24 abril 2010

On the rode

Despejada la carretera a Reynosa con la sensación curiosa de volver a la escena antes del crimen. Vamos en una camioneta familiar, modesta, como para no despertar sospechas a las panteras de la noche. Voy en el asiento de atrás, con una laptop en mi regazo, como quien vigila un arma. La tengo apagada para no llamar la atención de otros vehículos que nos pasan por la carretera. Preferiría uno quedarse en casa, bajo lleva, encerrado en la lectura o en la música de Malher, pero tiene uno que vivir la porción destinada al miedo, para no se acusado de misántropo o temeroso. 

Espanta tanto silencio cómplice, dorado por el calor que pudre las buenas intenciones. El parabrisas concentra el calor seco de afuera: se adivina la canícula, época mala porque el calor descompone más rápido los cuerpos mutilados de las reses y los cerdos: aunque los guarde uno en hieleras, bien abrigados en cubos de hielo, el sudor de la atmósfera impregna tejidos y órganos y los llena del éter de lo inservible. Creo, recordando con la imaginación esas cabezotas inflamadas por la sangre abotagada, que las pupilas de los cerdos es lo más parecido a una gota de alquitrán. La gente, ya se ve, está convertida en especialista en descomposiciones. Se comienza a paladear los placeres de la degeneración, de la podredumbre con su corte de gusanos, su séquito de moscos, su marquesado de cadáveres. 

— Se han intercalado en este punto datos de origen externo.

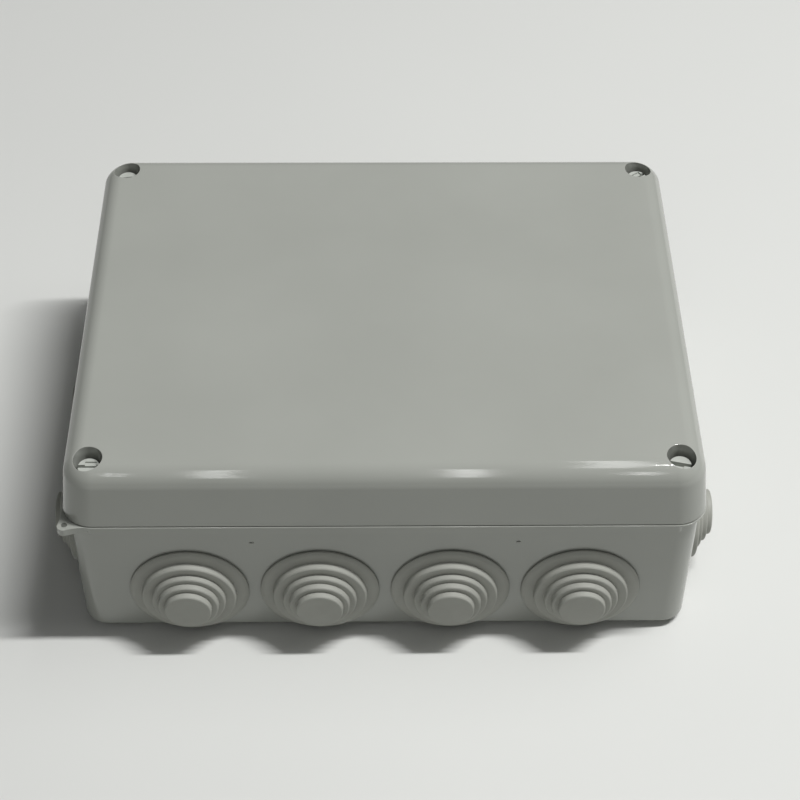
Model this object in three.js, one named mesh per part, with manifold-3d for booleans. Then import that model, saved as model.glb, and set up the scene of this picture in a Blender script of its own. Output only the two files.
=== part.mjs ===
// Surface-mounting electrical junction box with twelve stepped cable grommets.
// Millimetres, +Z up. The origin is on the mounting surface, under the middle of the box.
// The long front wall faces -Y. The lid lifts off along +Z and is held by four slotted screws.
import * as THREE from 'three';
import { mergeVertices } from 'three/addons/utils/BufferGeometryUtils.js';
import Module from 'manifold-3d';

// ---- driving dimensions ----

// Outline of the lid's lower edge, which every other outline is set in from.
const BOX_WIDTH = 255;
const BOX_DEPTH = 200;
const CORNER_RADIUS = 12.3;

// Heights above the mounting surface.
const PLINTH_TOP = 3.8;
const FLOOR_TOP = 3;
const LEDGE_TOP = 5.9;
const RIM_BOTTOM = 63;
const RIM_TOP = 67.9;
const TONGUE_TOP = 70.9;
const LID_BOTTOM = 68.2;
const LID_TOP = 95;

// Distances in from the outline; the rim's thin upper edge stands out past it.
const PLINTH_INSET = 9;
const FLOOR_INSET = 11.7;
const WALL_INSET = 2.2;
const RIM_INSET = 0.2;
const RIM_EDGE = 0.3;
const RIM_EDGE_HEIGHT = 1;
const TONGUE_INSET = 3.3;
const CAVITY_INSET = 4.9;

// Lid shell: its sides lean in towards the top and end in a large fillet.
const LID_LEAN = 3;
const LID_FILLET = 7.8;
const LID_PLATE = 2.5;
const LID_CAVITY_INSET = 4.3;
const LID_INNER_FILLET = 6.2;

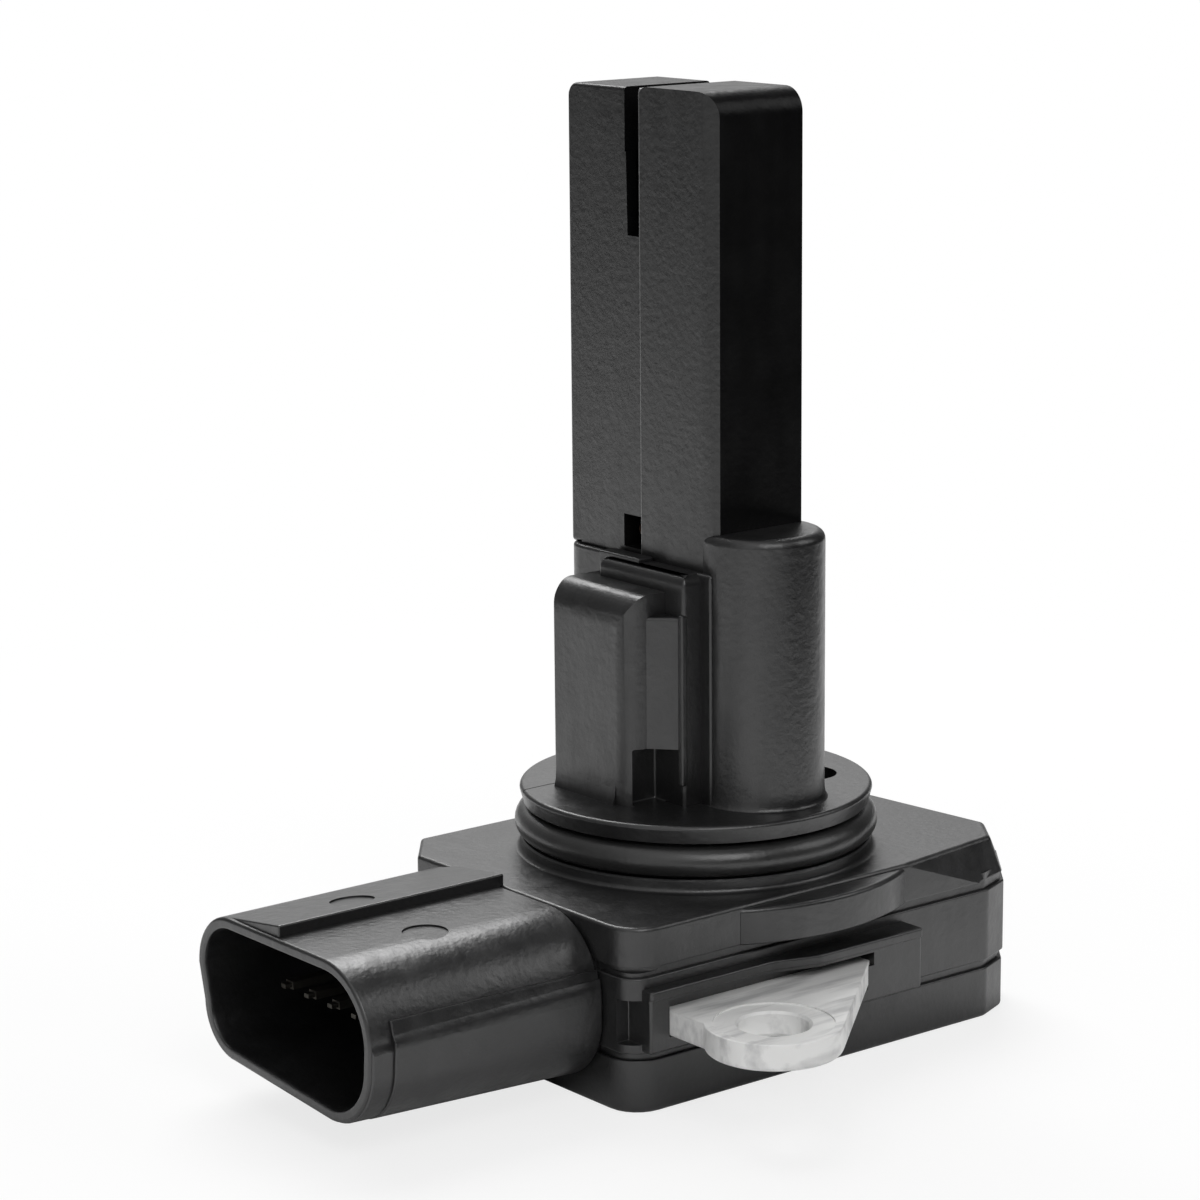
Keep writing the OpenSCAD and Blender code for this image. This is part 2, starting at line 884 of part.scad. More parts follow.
module sensor_carrier() {
    foot_fit = pass_fit;
    color("darkslategray")
        difference() {
            union() {
                block([carrier_x - carrier_w / 2, carrier_face - carrier_t, board_z],
                    [carrier_x + carrier_w / 2, carrier_face, carrier_top]);
                block([stem[0][0] + foot_fit, stem[0][1] + foot_fit, board_z],
                    [stem[1][0] - foot_fit, carrier_face + carrier_shoulder, column_foot]);
            }
            sensor_leads();
            sensing_chip();
        }
}

module sensing_chip() {
    color("gold")
        translate([chip_x - chip[0] / 2, carrier_face - chip[1] / 2, chip_z - chip[2] / 2])
            cube(chip);
}

module air_thermistor() {
    color("saddlebrown")
        difference() {
            translate(bead_at)
                sphere(bead_r, $fn = 48);
            wire_pair(wire_r, board_z, bead_at[2]);
        }
}

module thermistor_leads() {
    color("silver")
        wire_pair(wire_r, board_z, bead_at[2]);
}

module circuit_board() {
    color("linen")
        difference() {
            block([-board_l / 2, -board_w / 2, board_z], [board_l / 2, board_w / 2, plate_bottom]);
            stem_opening(board_z - cut, plate_bottom + cut);
        }
}

module processor_chip() {
    color("black")
        translate([processor_at[0] - processor_w / 2, processor_at[1] - processor_w / 2, board_z - chip_h])
            cube([processor_w, processor_w, chip_h]);
}

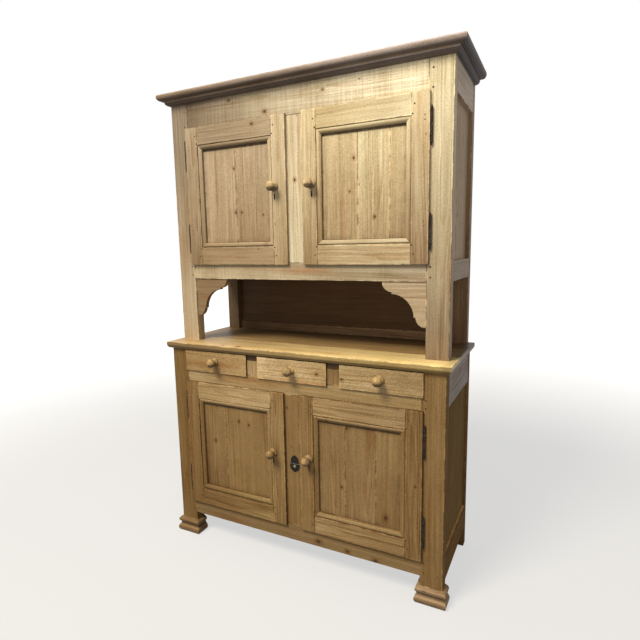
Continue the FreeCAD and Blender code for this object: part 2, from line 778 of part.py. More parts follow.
def front_feet():
    steps = foot_steps()
    reach = foot_torus_reach + cut_overrun
    middle = (base_post_inner + base_half) / 2

    def place_front(out, height):
        return Vector(base_post_inner - reach, -out, height)

    def place_side(out, height):
        return Vector(base_half + out, -reach, height)

    front = outline_face(steps, place_front).extrude(Vector(base_post_width + 2 * reach, 0, 0))
    side = outline_face(steps, place_side).extrude(Vector(0, base_post_thickness + reach, 0))
    corner = (base_half, 0)
    far = (base_half + reach, -reach)
    outside = plan_prism([corner, far, (far[0], 0)], -cut_overrun, foot_height + cut_overrun)
    inside = plan_prism([corner, far, (corner[0], far[1])], -cut_overrun, foot_height + cut_overrun)

    def across_post(shape):
        return shape.mirror(Vector(middle, 0, 0), Vector(1, 0, 0))

    front = front.cut([outside, across_post(outside)])
    side = side.cut(inside)
    return both_sides(front.Solids + side.Solids + across_post(side).Solids)


# Iron keyhole plate with two lobes, a rib and a small bush
def muntin_plate():
    half_width, half_height = plate_width / 2, plate_height / 2
    waist = half_height * plate_waist_share
    upper = half_width * plate_upper_share
    steps = [(0, -half_height),
             (half_width * plate_lobe_share, -half_height * plate_lobe_share, half_width, -waist),
             (half_width, waist), (upper, waist + half_height * plate_ear_share),
             (upper, half_height * plate_tip_share),
             (half_width * plate_tip_share * 2, half_height * plate_lobe_share, 0, half_height),
             (-half_width * plate_tip_share * 2, half_height * plate_lobe_share,
              -upper, half_height * plate_tip_share),
             (-upper, waist + half_height * plate_ear_share), (-half_width, waist),
             (-half_width, -waist),
             (-half_width * plate_lobe_share, -half_height * plate_lobe_share, 0, -half_height)]

    def place(across, up):
        return Vector(plate_centre_x + across, 0, plate_centre_height + up)

    plate = outline_face(steps, place).extrude(Vector(0, -plate_thickness, 0))
    rib = cylinder(plate_rib_radius, 2 * upper,
                   Vector(plate_centre_x - upper, -plate_thickness, plate_centre_height + waist),
                   Vector(1, 0, 0))
    in_front = block(plate_centre_x - half_width, plate_centre_x + half_width,
                     -plate_thickness - plate_rib_radius, 0,
                     plate_centre_height - half_height, plate_centre_height + half_height)
    plate = plate.fuse(rib.common(in_front)).removeSplitter()
    bush_z = plate_centre_height - half_height * plate_tip_share
    start = Vector(plate_centre_x, 0, bush_z)
    outward = Vector(0, -1, 0)
    bush = cylinder(bush_radius, plate_thickness + bush_thickness, start, outward)
    hole = cylinder(bush_hole_radius, plate_thickness + bush_thickness, start, outward)
    return plate.cut(bush).Solids + bush.cut(hole).Solids


nodes = {}

# Base: front rails, muntins, side rails and back frame, then the posts that hold them
base_rails = [
    rail_across(-base_post_inner, base_post_inner, 0, front_member_thickness, low, high)
    for low, high in ((ground_gap, base_bottom_rail_top),
                      (base_door_opening_high, drawer_opening_low),
                      (drawer_opening_high, carcass_top))]
base_muntin = muntin_upright(-muntin_width / 2, muntin_width / 2, 0, front_member_thickness,
                             base_bottom_rail_top, base_door_opening_high, tenon_length)
divider = muntin_upright(divider_inner, divider_outer, 0, front_member_thickness,
                         drawer_opening_low, drawer_opening_high, top_rail_height / 2)
base_muntins = [base_muntin] + both_sides([divider])

side_rail_inner = base_half - base_side_rail_thickness
base_side_low = base_side_ground_gap + base_side_bottom_rail_height
base_side_high = carcass_top - base_side_top_rail_height
base_side_rails = both_sides([
    rail_along(side_rail_inner, base_half, base_post_thickness, base_back_post_front, low, high,
               tenon_length)
    for low, high in ((base_side_ground_gap, base_side_low), (base_side_high, carcass_top))])
base_panels = side_boards(base_half, base_side_recess, base_post_thickness, base_back_post_front,
                          base_side_low, base_side_high)

base_back_rails = [
    rail_across(-base_back_post_inner, base_back_post_inner, back_rail_front, base_depth, low, high)
    for low, high in ((ground_gap, ground_gap + base_back_rail_height),
                      (drawer_opening_low - runner_rail_height, drawer_opening_low),
                      (drawer_opening_low, carcass_top))]
back_middle = (back_rail_front + base_depth) / 2
base_back_boards = [
    block(low, high, back_middle - tenon_thickness / 2, back_middle + tenon_thickness / 2,
          ground_gap + base_back_rail_height - groove_depth,
          drawer_opening_low - runner_rail_height + groove_depth)
    for low, high in even_boards(-base_back_post_inner - groove_depth,
                                 base_back_post_inner + groove_depth, back_board_count)]

base_pegs = []
for low, high in ((ground_gap, base_bottom_rail_top), (base_door_opening_high, drawer_opening_low)):
    base_pegs.extend(rail_pegs(base_post_inner, 0, low, high))

base_front_posts = both_sides([block(base_post_inner, base_half, 0, base_post_thickness,
                                     0, carcass_top)])
base_back_posts = both_sides([block(base_back_post_inner, base_half, base_back_post_front,
                                    base_depth, 0, carcass_top)])

# Hutch: the same kind of frame, on posts that run down to the counter
hutch_rails = [
    rail_across(-hutch_post_inner, hutch_post_inner, hutch_front, hutch_front + front_member_thickness,
                low, high)
    for low, high in ((niche_top, hutch_bottom_rail_top), (hutch_door_opening_high, hutch_top))]
hutch_muntin = muntin_upright(-muntin_width / 2, muntin_width / 2, hutch_front,
                              hutch_front + front_member_thickness,
                              hutch_bottom_rail_top, hutch_door_opening_high, tenon_length)
hutch_rail_inner = hutch_half - hutch_side_rail_thickness
hutch_side_low = niche_top + hutch_side_bottom_rail_height
hutch_side_high = hutch_top - hutch_side_top_rail_height
hutch_side_rails = both_sides([
    rail_along(hutch_rail_inner, hutch_half, hutch_post_back, hutch_back_post_front, low, high,
               tenon_length)
    for low, high in ((niche_top, hutch_side_low), (hutch_side_high, hutch_top))])
hutch_panels = side_boards(hutch_half, hutch_side_recess, hutch_post_back, hutch_back_post_front,
                           hutch_side_low, hutch_side_high)
niche_rail_top = counter_top_height + niche_back_rail_height
hutch_back_high = hutch_top - hutch_back_top_rail_height
hutch_back_rails = [
    rail_across(-hutch_back_post_inner, hutch_back_post_inner, back_rail_front, base_depth, low, high)
    for low, high in ((counter_top_height, niche_rail_top), (niche_top, hutch_bottom_rail_top),
                      (hutch_back_high, hutch_top))]
niche_back_board = block(-hutch_back_post_inner - groove_depth, hutch_back_post_inner + groove_depth,
                         back_middle - tenon_thickness / 2, back_middle + tenon_thickness / 2,
                         niche_rail_top - groove_depth, niche_top + groove_depth)
hutch_back_boards = [niche_back_board] + [
    block(low, high, back_middle - tenon_thickness / 2, back_middle + tenon_thickness / 2,
          hutch_bottom_rail_top - groove_depth, hutch_back_high + groove_depth)
    for low, high in even_boards(-hutch_back_post_inner - groove_depth,
                                 hutch_back_post_inner + groove_depth, back_board_count)]
hutch_pegs = []
for low, high in ((niche_top, hutch_bottom_rail_top), (hutch_door_opening_high, hutch_top - cornice_height)):
    hutch_pegs.extend(rail_pegs(hutch_post_inner, hutch_front, low, high))
hutch_front_posts = both_sides([block(hutch_post_inner, hutch_half, hutch_front, hutch_post_back,
                                      counter_top_height, hutch_top)])
hutch_back_posts = both_sides([block(hutch_back_post_inner, hutch_half, hutch_back_post_front,
                                     base_depth, counter_top_height, hutch_top)])

# Doors, whose locks and hinges cut the muntins and posts behind them
base_opening = (muntin_width / 2, base_post_inner, base_bottom_rail_top, base_door_opening_high)
hutch_opening = (muntin_width / 2, hutch_post_inner, hutch_bottom_rail_top, hutch_door_opening_high)
door_plans = {
    "upper_left": (hutch_opening, hutch_front, upper_left_shares, hutch_knob_share,
                   left_lock_set_in, True),
    "upper_right": (hutch_opening, hutch_front, upper_right_shares, hutch_knob_share,
                    right_lock_set_in, False),
    "lower_left": (base_opening, 0, lower_left_shares, base_knob_share, left_lock_set_in, True),
    "lower_right": (base_opening, 0, lower_right_shares, base_knob_share,
                    right_lock_set_in, False)}
post_hinge_halves = []
mortises = []
for place_name, plan in door_plans.items():
    pieces = door(*plan[:-1])
    if plan[-1]:
        pieces = {key: mirrored(shapes) for key, shapes in pieces.items()}
    post_hinge_halves.extend(pieces.pop("post_halves"))
    mortises.extend(pieces.pop("mortise"))
    for key, shapes in pieces.items():
        nodes[place_name + "_door_" + key] = shapes

# Drawers and what they run on
drawer_places = {"left_drawer": (-base_post_inner, -divider_outer),
                 "middle_drawer": (-divider_inner, divider_inner),
                 "right_drawer": (divider_outer, base_post_inner)}
for place_name, (low, high) in drawer_places.items():
    for key, shapes in drawer(low, high).items():
        nodes[place_name + "_" + key] = shapes

# Floors and shelves
base_floor_top = base_bottom_rail_top
base_floor = [
    block(-side_rail_inner, side_rail_inner, low, high, base_floor_top - floor_thickness, base_floor_top)
    for low, high in boards_between(front_member_thickness, back_rail_front, floor_joint_shares)]
base_floor = cut_from(base_floor, base_front_posts + base_back_posts)
base_floor += both_sides([
    block(side_rail_inner - cleat_width, side_rail_inner, base_post_thickness, base_back_post_front,
          base_floor_top - floor_thickness - cleat_height, base_floor_top - floor_thickness)])

hutch_floor_top = hutch_bottom_rail_top
hutch_floor = [
    block(-hutch_rail_inner, hutch_rail_inner, low, high, hutch_floor_top - floor_thickness,
          hutch_floor_top)
    for low, high in boards_between(hutch_front + front_member_thickness, back_rail_front,
                                    floor_joint_shares)]
hutch_floor = cut_from(hutch_floor, hutch_front_posts + hutch_back_posts)
hutch_floor += both_sides([
    block(hutch_rail_inner - cleat_width, hutch_rail_inner, hutch_post_back, hutch_back_post_front,
          hutch_floor_top - floor_thickness - cleat_height, hutch_floor_top - floor_thickness)])


def shelf(post_inner, front, back, top, posts):
    """A shelf board on two cleats that run between the front and back posts."""
    end = post_inner + cleat_width - shelf_end_gap
    board = block(-end, end, front + shelf_front_gap, back_rail_front, top - shelf_thickness, top)
    cleats = both_sides([block(post_inner, post_inner + cleat_width, front, back,
                               top - shelf_thickness - cleat_height, top - shelf_thickness)])
    return cut_from([board], posts) + cleats


base_inside = base_door_opening_high - base_floor_top
base_shelf = shelf(base_back_post_inner, base_post_thickness, base_back_post_front,
                   base_floor_top + base_inside * base_shelf_share, base_back_posts)
hutch_inside = hutch_door_opening_high - hutch_floor_top
hutch_shelves = []
for share in hutch_shelf_shares:
    hutch_shelves.extend(shelf(hutch_back_post_inner, hutch_post_back, hutch_back_post_front,
                               hutch_floor_top + hutch_inside * share, hutch_back_posts))

top_boards = [block(-hutch_half, hutch_half, low, high, hutch_top, hutch_top + top_board_thickness)
              for low, high in even_boards(hutch_front, base_depth, top_board_count)]

# Posts and rails get the mortises, grooves and holes of what goes into them
base_rail_cuts = base_muntins + base_pegs
nodes["base_front_rails"] = cut_from(base_rails, base_rail_cuts)
nodes["base_front_muntins"] = cut_from(base_muntins, mortises)
nodes["base_side_rails"] = cut_from(base_side_rails, base_panels)
nodes["base_side_panels"] = base_panels
nodes["base_front_posts"] = cut_from(base_front_posts,
                                     base_rails + base_side_rails + base_panels + base_pegs
                                     + post_hinge_halves)
nodes["base_back_frame"] = cut_from(base_back_posts,
                                    base_back_rails + base_side_rails + base_panels
                                    + base_back_boards)
nodes["base_back_frame"] += cut_from(base_back_rails, base_back_boards)
nodes["base_back_boards"] = base_back_boards
nodes["base_floor_boards"] = base_floor
nodes["base_shelf"] = base_shelf
nodes["drawer_runners"] = cut_from(drawer_runners(), base_front_posts)
nodes["countertop"] = countertop()
nodes["front_feet"] = front_feet()
nodes["hutch_front_rails"] = cut_from(hutch_rails, [hutch_muntin] + hutch_pegs)
nodes["hutch_muntin"] = cut_from([hutch_muntin], mortises)
nodes["hutch_side_rails"] = cut_from(hutch_side_rails, hutch_panels)
nodes["hutch_side_panels"] = hutch_panels
nodes["hutch_front_posts"] = cut_from(hutch_front_posts,
                                      hutch_rails + hutch_side_rails + hutch_panels + hutch_pegs
                                      + post_hinge_halves)
nodes["hutch_back_frame"] = cut_from(hutch_back_posts,
                                     hutch_back_rails + hutch_side_rails + hutch_panels
                                     + hutch_back_boards)
nodes["hutch_back_frame"] += cut_from(hutch_back_rails, hutch_back_boards)
nodes["hutch_back_boards"] = hutch_back_boards
nodes["hutch_floor_boards"] = hutch_floor
nodes["hutch_shelves"] = hutch_shelves
nodes["niche_brackets"] = both_sides([niche_bracket()])
nodes["cornice_moulding"] = cornice()
nodes["hutch_top_boards"] = top_boards
nodes["frame_pegs"] = base_pegs + hutch_pegs
nodes["hinge_post_halves"] = post_hinge_halves
nodes["muntin_escutcheon"] = muntin_plate()

os.makedirs("parts", exist_ok=True)
for name, shapes in sorted(nodes.items()):
    whole = Part.makeCompound(shapes)
    whole.translate(origin_shift)
    whole.exportStep("parts/" + name + ".step")
print(len(nodes), "nodes,", sum(len(shapes) for shapes in nodes.values()), "solids")
print("origin shift", origin_shift.y)
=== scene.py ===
import math
import random

import bpy
from mathutils import Matrix, Vector


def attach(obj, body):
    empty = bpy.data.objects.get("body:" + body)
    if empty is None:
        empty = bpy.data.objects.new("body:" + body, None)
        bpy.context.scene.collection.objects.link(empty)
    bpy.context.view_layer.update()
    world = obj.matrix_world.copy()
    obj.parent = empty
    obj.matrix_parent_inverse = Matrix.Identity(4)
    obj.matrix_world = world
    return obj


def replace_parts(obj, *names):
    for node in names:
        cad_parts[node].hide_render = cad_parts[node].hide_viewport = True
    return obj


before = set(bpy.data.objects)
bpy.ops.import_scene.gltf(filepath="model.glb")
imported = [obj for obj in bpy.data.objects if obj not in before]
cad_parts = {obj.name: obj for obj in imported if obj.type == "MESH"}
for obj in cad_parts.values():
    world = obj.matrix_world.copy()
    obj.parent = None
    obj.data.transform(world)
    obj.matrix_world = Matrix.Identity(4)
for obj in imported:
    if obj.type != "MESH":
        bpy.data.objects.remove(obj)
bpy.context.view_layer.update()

scene = bpy.context.scene
dice = random.Random(5)
frontY = -0.2095  # the base's front face; depths below are measured back from it, in metres


def linear(colour):
    shares = [value / 255 for value in colour]
    return tuple(c / 12.92 if c <= 0.04045 else ((c + 0.055) / 1.055) ** 2.4 for c in shares)


def opaque(colour):
    return linear(colour) + (1.0,)


# Camera, placed where the photograph was taken from
camera = {"place": (1.0141, -1.9460, 1.3943), "turn": 26.7, "tip": -8.38, "roll": -1.02,
          "lens": 27.43, "film": 36}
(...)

Dice un letrero que pasamos el kilómetro 40; nos falta un buen trecho para arribar. Una casita puesta en la punta de la colina se ilumina con las veladoras que rodean la imagen de bulto de la Santa Muerte, guardada detrás de vidrios opacos. Flanquea el atrio de cemento una camioneta negra. No tiene tripulantes y luce sobrenatural. Ya no sabe uno si rezar en ese altar carretero nos exime de la mala suerte. Una llanta ponchada, un radiador tronado, unos faros que se funden. Aunque la suerte, los hados, el azar mugroso, eso no existe como cosa ocasional; la suerte ha sustituido las funciones antes reservadas al destino. Nadie piensa apearse del vehículo para orinar. Mejor aguantarse que ser blanco de tiro. El pavimento no es zona de accidentes sino pista de incidentes. En la orilla de la carretera yacen camiones herrumbrosos todavía humeantes: los incendiaron la víspera y la humareda mansa que aún despiden es una señal desahuciada de humo. Un olor a muerte contamina los huizaches y las gobernadoras y la hierba seca y el peligro se percibe en forma de fiera al acecho, hambrienta de destrozar cabezas y miembros y coyunturas. 

Nada hay nada qué hacer en este páramo pisoteado por el narcotráfico. Oímos a lo lejos el traquetear de la ametralladora. Dice Miguel Hernández que el hambre es el primero de los conocimientos; la primera cosa que se aprende. Pero no le creo; son alardes de poeta: no todos los hambrientos tienen dignidad porque los hay que sufren hambre de dinero, sed de mal, como la película de Wells. Las pistolas fijan su impronta como si las balas pudieran terminar de aniquilar lo ya extinto. Me lo dijo un ranchero de por aquí: los vecinos de estas tierras son como muertos sin sepultura. Yo prefiero dormir.